Das Internet ist nur ein, wenn auch mächtiger und wegen seiner Optionen für die Menschen verführerischer Einfluss, der von außen auf Machtstrukturen in einem Land einwirkt. Versuchen autoritäre Staaten eher bestimmte Ideen oder Werte zu kontrollieren, so haben demokratische Staaten zumindest ähnliche Probleme, wenn es um die Zirkulation verbotener Inhalte geht. Solange die Welt plural bleibt und es unterschiedliche Rechtsordnungen gibt, wird man das Internet nicht ganz kontrollieren können, ohne es lahm zu legen oder sich von ihm auszuklinken.

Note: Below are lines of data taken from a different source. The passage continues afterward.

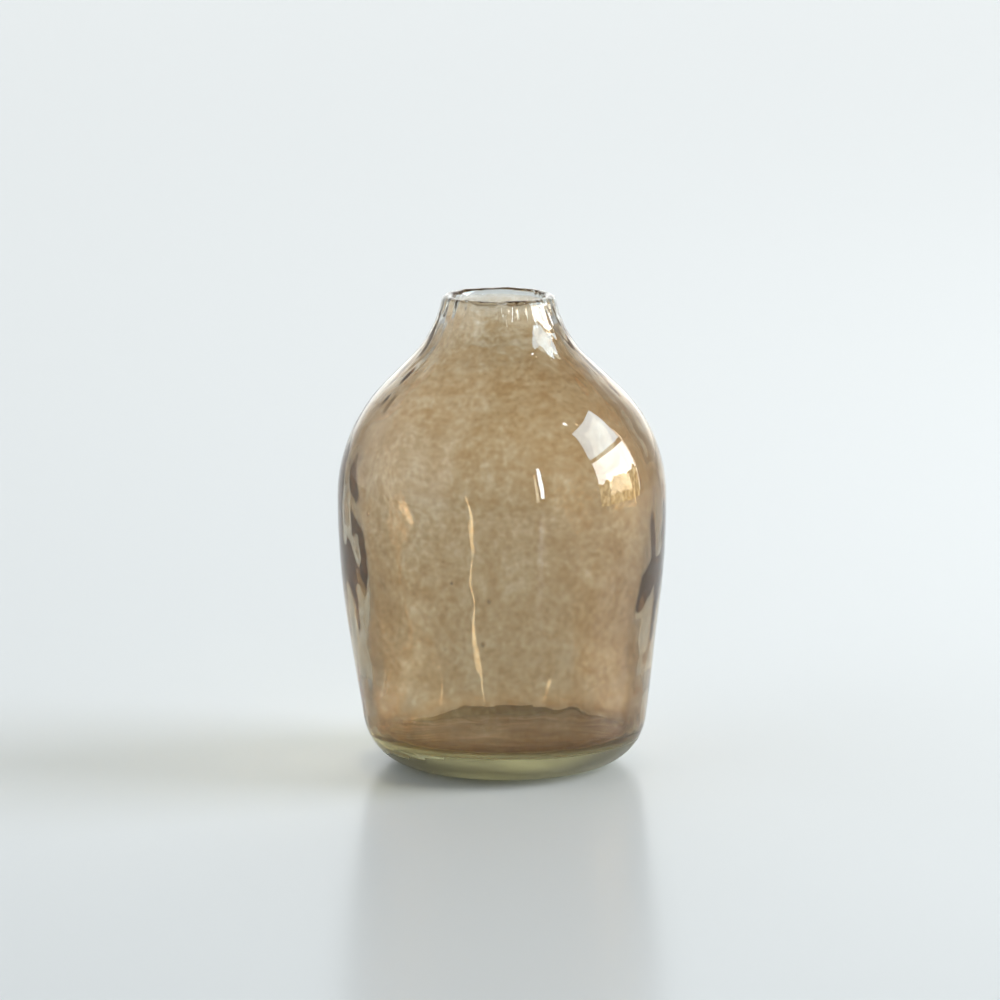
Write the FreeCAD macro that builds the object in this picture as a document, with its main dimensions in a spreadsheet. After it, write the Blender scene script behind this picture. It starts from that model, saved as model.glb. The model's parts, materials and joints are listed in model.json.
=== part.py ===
"""Blown glass bud vase: a clear glass body and its amber lining, as a parametric FreeCAD document.

Both solids are turned about the vertical axis. The origin is the middle of the foot, on the surface that the
vase stands on, with +Z up. Lengths are in millimetres and angles in degrees.
"""

import FreeCAD, Part

import math
import os

import Sketcher

SHEET = "dimensions"
ORIGIN, VERTICAL_AXIS = -1, -2
START, END, CENTRE = 1, 2, 3
HEEL, SIDE, BELLY, SHOULDER, SLOPE, NECK = range(6)
CONTOUR_LENGTH = 6

DRIVING_DIMENSIONS = [
    ("height", 140.0, "table to the top of the lip"),
    ("belly_radius", 48.6, "widest outside radius"),
    ("belly_height", 79.7, "height of the widest ring"),
    ("belly_arc", 260.0, "curve between the widest ring and the straight taper"),
    ("side_taper", 7.8, "lean of the straight lower side from the vertical"),
    ("heel_arc", 15.9, "round between the side and the foot"),
    ("shoulder_arc", 46.0, "round above the widest ring"),
    ("slope_lean", 45.8, "lean of the short straight slope from the vertical"),
    ("neck_arc", 33.3, "hollow curve of the neck, outside"),
    ("lip_radius", 15.05, "radius of the middle of the lip's wall"),
    ("wall", 3.4, "glass thickness from the lip to the widest ring"),
    ("floor", 9.0, "height of the inside floor over the table"),
    ("inner_belly_arc", 80.0, "as belly_arc, inside"),
    ("inner_taper", 6.6, "as side_taper, inside: the wall is thickest below the widest ring"),
    ("inner_heel_arc", 5.0, "round between the inside wall and the floor"),
    ("lining", 0.3, "thickness of the amber lining"),
]


def make_sheet(doc):
    """The spreadsheet that drives every size."""
    sheet = doc.addObject("Spreadsheet::Sheet", SHEET)
    for row, (alias, value, meaning) in enumerate(DRIVING_DIMENSIONS, start=1):
        sheet.set(f"A{row}", alias)
        sheet.set(f"B{row}", str(value))
        sheet.setAlias(f"B{row}", alias)
        sheet.set(f"C{row}", meaning)
    doc.recompute()
    return sheet


def make_body(doc, label):
    """An empty body and a sketch on its XZ plane, where the sketch's vertical is the vase's axis."""
    body = doc.addObject("PartDesign::Body", label)
    body.Label = label
    body.Placement = FreeCAD.Placement()
    plane = next(f for f in body.Origin.OriginFeatures if f.Role == "XZ_Plane")
    sketch = body.newObject("Sketcher::SketchObject", label + "_profile")
    sketch.AttachmentSupport = (plane, [""])
    sketch.MapMode = "FlatFace"
    return body, sketch


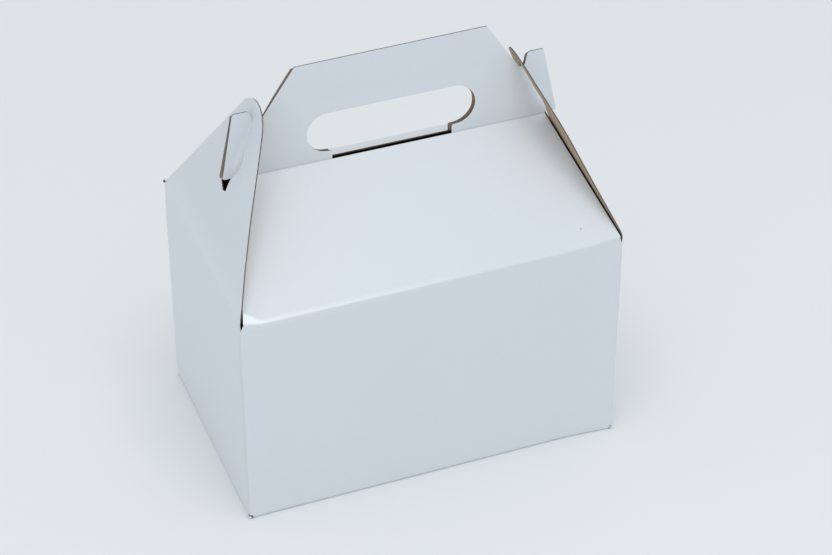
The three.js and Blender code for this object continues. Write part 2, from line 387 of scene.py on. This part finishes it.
def side_profile(lean):
    """Dust flap, wall and gable flap of a side strip."""
    bend_radius = DUST_BEND / DUST_RAMP_ANGLE
    drop = DUST_RAMP * math.sin(DUST_RAMP_ANGLE)
    drop += (bend_radius + BASE_RADIUS) * (1 - math.cos(DUST_RAMP_ANGLE))
    fold = tangent(GABLE_RADIUS, lean)
    reach = DUST_FLAP_LENGTH + DUST_RAMP * math.cos(DUST_RAMP_ANGLE)
    reach += BASE_RADIUS * (1 + math.sin(DUST_RAMP_ANGLE))
    runs = [
        (DUST_FLAP_LENGTH - DUST_BEND, 0),
        (DUST_BEND, -DUST_RAMP_ANGLE),
        (DUST_RAMP, 0),
        (BASE_RADIUS * (QUARTER + DUST_RAMP_ANGLE), QUARTER + DUST_RAMP_ANGLE),
        (WALL_HEIGHT - BASE_RADIUS - fold, 0),
        (GABLE_RADIUS * lean, lean),
        (FLAP_PEAK - fold, 0),
    ]
    return Profile((-reach, drop), runs, wall_run=4)


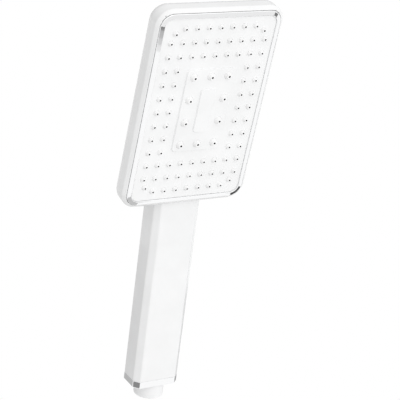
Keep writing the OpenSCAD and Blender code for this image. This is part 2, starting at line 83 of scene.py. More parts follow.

Vermutlich verwirklicht Afghanistan unter der Herrschaft der Taliban die absolute Kontrolle nicht durch die Kontrolle des Zugangs (Kubas) oder der Nutzung (China), sondern eben gleich durch Abschaffung des Internet, zusammen mit der möglichst weitegehenden Isolierung des Landes und der bis in Einzelheiten gehende Regulierung des Lebens der Menschen (Taliban bauen weiter an der Abschließung des Landes). Fernsehen und Satellitenschüsseln sind schon länger verboten, Telefone gibt es kaum. Um das Böse aus der heiligen Insel zu verbannen sind mittlerweile auch Musikinstrumente, Computer, Videos, Filme und Abspielgeräte für Videos, Filme und Tonbänder, aber auch Bilder von Menschen oder Spielkarten verboten. Unterhaltung ist, wie Machthaber erkannt haben, für ein autoritäres Regime auch subversiv, während diese kapitalistische Systeme mit großen sozialen Ungleichheiten durchaus stützen kann. Jedes System, das eine panoptische Kontrolle zu realisieren sucht, wird notwendigerweise zum geschlossenen Gefängnis, das sich von der Außenwelt und ihren Einflüssen abkoppeln muss. Abgekoppelt ist Afghanistan folglich auch von der globalen Wirtschaft. Nicht nur wegen der Dürre wird das Land immer ärmer und sind immer mehr Menschen mit dem Hunger konfrontiert. Das religiöse Experiment der Taliban ist (hoffentlich) langfristig zum Scheitern verurteilt. Der fehlende Fluss der Waren und Informationen wird zunächst durch den der aus der Armut und dem Gefängnis fliehenden Menschen ersetzt, bis intern die Konflikte explodieren.